The sun is 60*30 = 1800 arc sec in diameter, and Mercury around 10 arc sec, so we need to resolve the sun's disk to 1 in 180 in order to spot Mercury. If the pinhole is 1 cm in diameter to satisfy the demands of diffraction, the sun's projection image would have to be 180 cm in diameter. This would be achieved with a projection distance of 225 meters! Quite long, but not impossible. Folding the path of the light with mirrors is not possible, as the light cone is soon very large and standard wall mirrors will degrade the image quality too much. But it should be easy to project in the outdoors and only do the last few meters inside a dark room (like Hugh Hunt did).

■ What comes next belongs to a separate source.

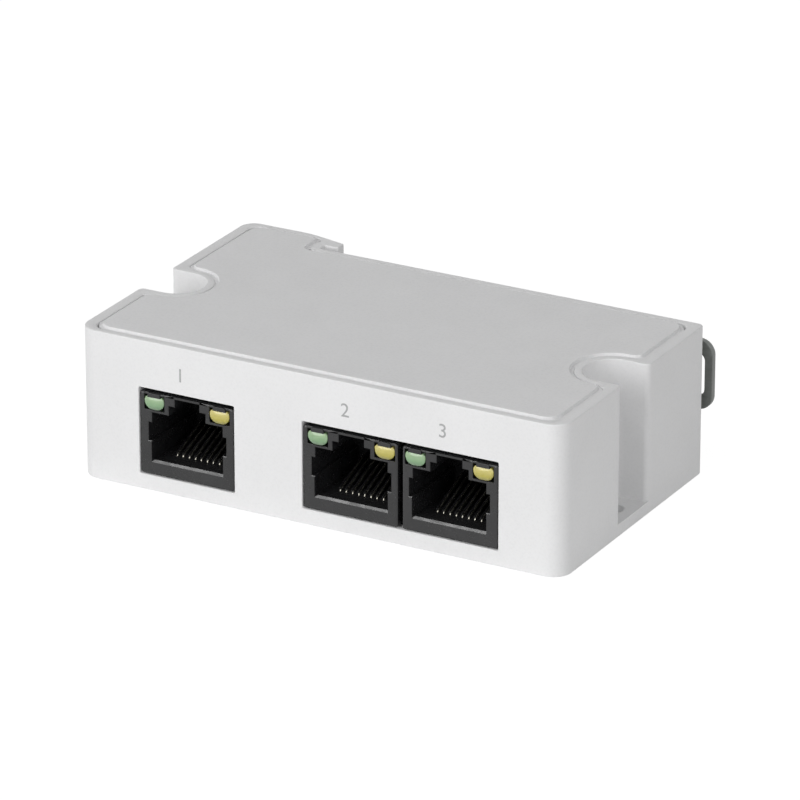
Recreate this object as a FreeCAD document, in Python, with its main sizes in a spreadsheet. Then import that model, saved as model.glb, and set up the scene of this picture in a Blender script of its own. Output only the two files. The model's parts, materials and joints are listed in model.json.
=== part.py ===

It would be quite necessary to automatically move the mirror to keep the image of the sun fixed in one spot.
However, the image brightness would be much reduced. The distance is 30x larger and the aperture is maybe 5x larger, so the surface brightness would be down by a factor (30/5)^2 = 36. That's quite a lot, on the other hand, the image was quite bright and the hallway had not to be darkened seriously. There is still some room there.